To explore the mysteries of the physical universe so we can better understand our relationship to it.
Mission of Lawrence Livermore Lab as wished by Karen Hogan

Then, maybe, there could be a poet in residence at the Lab, whose mission would be to explore our internal universe – what makes us human – the dark and the light sides – so that we can better understand our place in the universe. It would require a poet with the genius of a Shakespeare who could also understand the science of it all – but hey! – poets like that exist.

Now that would be a fusion that could really release some energy.

I think we would certainly learn that there’s enough to go around.

Phew! I was wondering how I was going to get back to that.

When we recognize and work with the cycle of birth, death, and rebirth, Ted Andrews says, we become more efficient, we waste little energy and effort.

So, since I am very proud of how I redefined the Lab’s mission, I think I should apply that effort to myself.

My old mission was to fit in. It was based on the belief (that I actually didn’t believe) that there isn’t enough to go around. That was someone else’s story.

My new mission is to fit inside my skin, knowing there is enough to go around, so that I can live my story – and stretch my wings for the sheer pleasure of feeling them stretch.

I did some surfing to learn more about NIF. Here is one of the more interesting articles I found. It’s by Hugh Gusterson, who spent sometime in Livermore as an anthropologist, studying the nuclear culture. His book, Nuclear Rites, documents that study.

5 thoughts on “The Bearable Vultureness of Being

  1. Well, there certainly isn’t enough fossil fuel to go around! Not in the long run. So if you want your grand-nieces and -nephews to have enough (of anything), controlled fusion is certainly worth exploring.

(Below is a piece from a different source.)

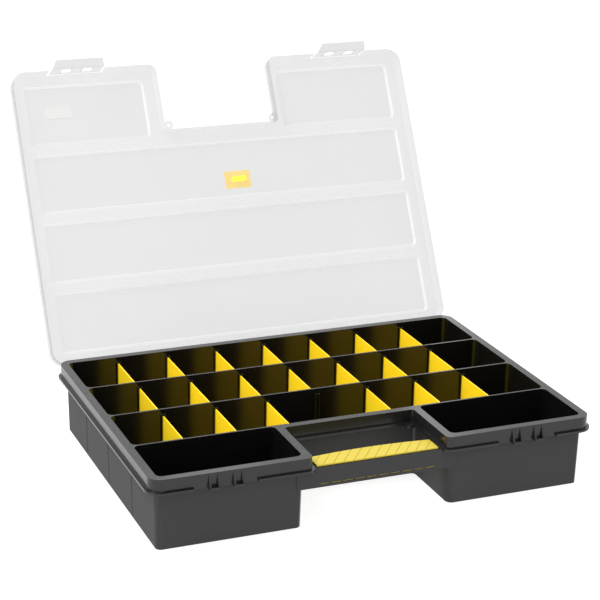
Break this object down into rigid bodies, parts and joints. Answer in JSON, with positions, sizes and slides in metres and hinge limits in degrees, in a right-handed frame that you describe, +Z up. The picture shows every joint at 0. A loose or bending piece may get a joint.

    For one thing, it might (emphasize: might) produce fewer radioactive byproducts than controlled fission.

    As far as its potential as a weapon is concerned … heck, we’ve already got fusion weapons! Had them for 50 years, long before NIF. So what’s the problem, exactly?

    Poets don’t tend to release human energy. It’s the cult leaders who release human energy. Jim Jones at the Lab, now there’s something scary!


    • Why did I know I would hear from you?

      So my understanding about fusion as a source of energy is that even we can create this star in a bottle, we are still 20 years away from being able to build fusion plants to provide energy.

      I’m not sure that the only two choices are fusion or fossil fuels for energy sources.

      As for what’s my problem with nuclear weapons, well, what’ there to like about them?


  2. Thanks for your blog entries. Often I find your words deeply touching.

    I love the idea of a Poet-in-Residence at the Lab, or anywhere at all. Or, how about everywhere? I would love to create such a position for myself, hopefully at a company that runs “green.”


      • One Mrs. Hogan is surely a dreamer…. Poet in Residence at a Nuclear/war plant (which is all that is or would be)…. wow. I do love one Mrs. Karen Hogan. The day we put a poet in residence at such a place is the day we have become homo sapiens for the first true time. That day is long off, if ever. Dont stop dreaming, Mrs. Hogan. If they won’t listen, somebody in the future may.